Keine Mehrheit für die Liberalen
Die ägyptischen Liberalen propagieren die Prinzipien der persönlichen Freiheit, der Gleichheit der Geschlechter und der Religionen. Doch die meisten Ägypter haben ein diametral entgegen gesetztes Weltbild, meint Ronald Meinardus.
Kürzlich fällten die Vorstände des Netzwerkes liberaler Parteien in der arabischen Welt einen wichtigen Beschluss. Auf ihrer Jahresversammlung in Kairo gaben sie sich einen neuen Namen: "Arabische Allianz für Demokratie und Freiheit".
Der Begriff "liberal" habe in der arabischen Welt einen schlechten Ruf. Es gebe keinen Grund, ein fremdes Attribut zu nehmen, begründete der ägyptische Liberale Wael Nawara diese Entscheidung. Sein Landsmann, der Präsidentschaftskandidat Ayman Nour macht es noch deutlicher: Gegner würden sie als Liberale, Säkularisten und Kafir bezeichnen - was so viel heißt wie "Ungläubige" und in der religiösen Gesellschaft Ägyptens eine böse Beleidigung ist.
In der arabischen Welt stehen die liberalen Kräfte mit dem Rücken zur Wand. Strategisch betrachtet ist ihre Situation prekär. Dies zeigte auch der Ausgang der Wahlen in Tunesien, die mit einem Erdrutschsieg für die islamistische Partei endete. Liberale und andere säkulare Kräfte spielen hier allenfalls eine Nebenrolle. In Ägypten, einem Land von ungleich größerem Gewicht, sieht die Gemengelage kurz vor den Parlamentswahlen nicht anders aus: wahrscheinlich wird der Sieg der Islamisten am Nil noch deutlicher ausfallen als in Tunesien.

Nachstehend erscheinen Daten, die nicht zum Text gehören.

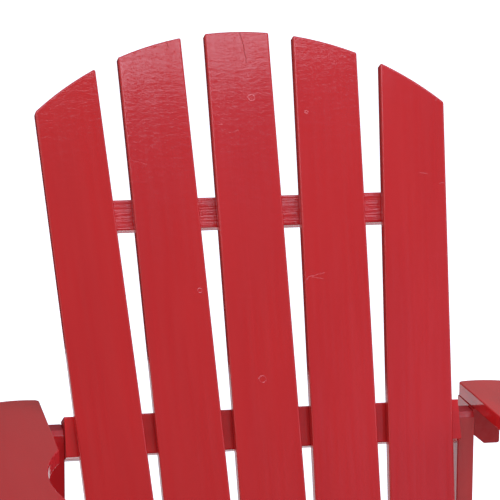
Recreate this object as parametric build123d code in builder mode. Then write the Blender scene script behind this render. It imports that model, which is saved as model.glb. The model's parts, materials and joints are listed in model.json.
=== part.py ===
"""Adirondack garden chair with a fanned, reclined back and scooped flat arms.

Units are millimetres. +Z is up, the sitter faces -Y and the chair is symmetric about X = 0.
The origin is on the ground, under the centre of the chair.
"""
import os
from math import cos, radians, sin, sqrt, tan

from build123d import *

# ---- driving dimensions -------------------------------------------------------------
half_depth = 440  # front of the arms to the origin, and the origin to the rear feet
arm_top = 550  # height of the arms' upper faces

# boards
slat_width = 89
slat_thickness = 17.6
rail_thickness = 19
side_thickness = 23  # stringers, legs and posts
stringer_width = 140
edge_round = 1.6  # eased edges
slat_round = 2.4  # fuller round on the back slats

# back: the fan of slats is laid out on the plane of their front faces
recline = 24.8  # from vertical
back_ref_y = 178  # the back's reference line, level with the arms
back_ref_z = arm_top + 4.5
slat_count = 5
fan_step = 1.908  # degrees between neighbouring slats
fan_radius = 3169  # from the reference line down to the point where the slats' centre lines meet
crown_radius = 428.9  # arc along the tops of the slats
crown_centre = 91.7  # up the back from the reference line
slat_tail = 430  # how far the slats run down past the reference line
crown_corner = 6  # round on the outer corners of the outer slats

upper_batten_low = 249.9
upper_batten_width = 42
upper_batten_half = 248
brace_width = 54
cleat_length = 70
lower_batten_low = -420

# side frames
post_inner = 268  # the inner faces of posts and legs, and the outer faces of the stringers
post_front = back_ref_y + 12
post_depth = 38
post_top = back_ref_z - 26
post_chamfer = 6.5  # on the front edge of the top
leg_front = -410
leg_depth = 89

# seat
seat_slope = 15.5  # down towards the back
seat_rear_height = 252
seat_gap = 8  # between slats, and between the seat and the back
seat_thickness = 19
seat_count = 5
apron_bottom = 248

# arms
arm_thickness = 19
arm_rear = back_ref_y + 102
arm_crown_x = 316  # the furthest point of the rounded rear end
arm_crown_radius = 85
arm_inner_rear = 291.5
arm_bend = (296, back_ref_y - 152)
scoop_depth = 28
scoop_length = 272
arm_inner_front = 258
arm_front_flare = 92  # from the scoop's end to the full width
arm_outer = 398
arm_outer_rear = 376

# block under each arm's rear end, and bracket under its front end
block_width = 38
block_height = 49
block_front = post_front + 8
block_rear = arm_rear - 5
block_chamfer_x = 16.5
block_chamfer_z = 13.8
block_round = 3.2
bracket_reach = 88
bracket_height = 185
bracket_toe = 24
bracket_tip = 22  # height of the free end under the arm
bracket_hollow = (38, 78)  # middle of the curved edge, out from the leg and down from the arm

# fasteners
screw_radius = 2.25
screw_head_radius = 4.2
screw_head_depth = 3.6
drive_size = 2.4
drive_depth = 1.8
bolt_radius = 4
bolt_head_radius = 10
bolt_head_height = 4.6
washer_radius = 10
washer_thickness = 1.6
nut_radius = 7.5
nut_height = 6.5
bolt_tail = 3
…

Die Schwäche der Liberalen ist nicht ohne Ironie, bildeten doch ihre Aktivisten und Organisationen die Speerspitze des Massenaufstandes, der Anfang des Jahres das verhasste Mubarak-Regime zu Fall brachte. Auch in diesen Tagen, da die Gegner des Militärs die zweite Etappe der Revolution proklamieren, stehen die säkularen und liberalen Kräfte ganz vorne. Die sogenannte schweigende Mehrheit der Ägypter aber verehrt – allen Grausamkeiten zum Trotz – das Militär als Hüterin der Stabilität.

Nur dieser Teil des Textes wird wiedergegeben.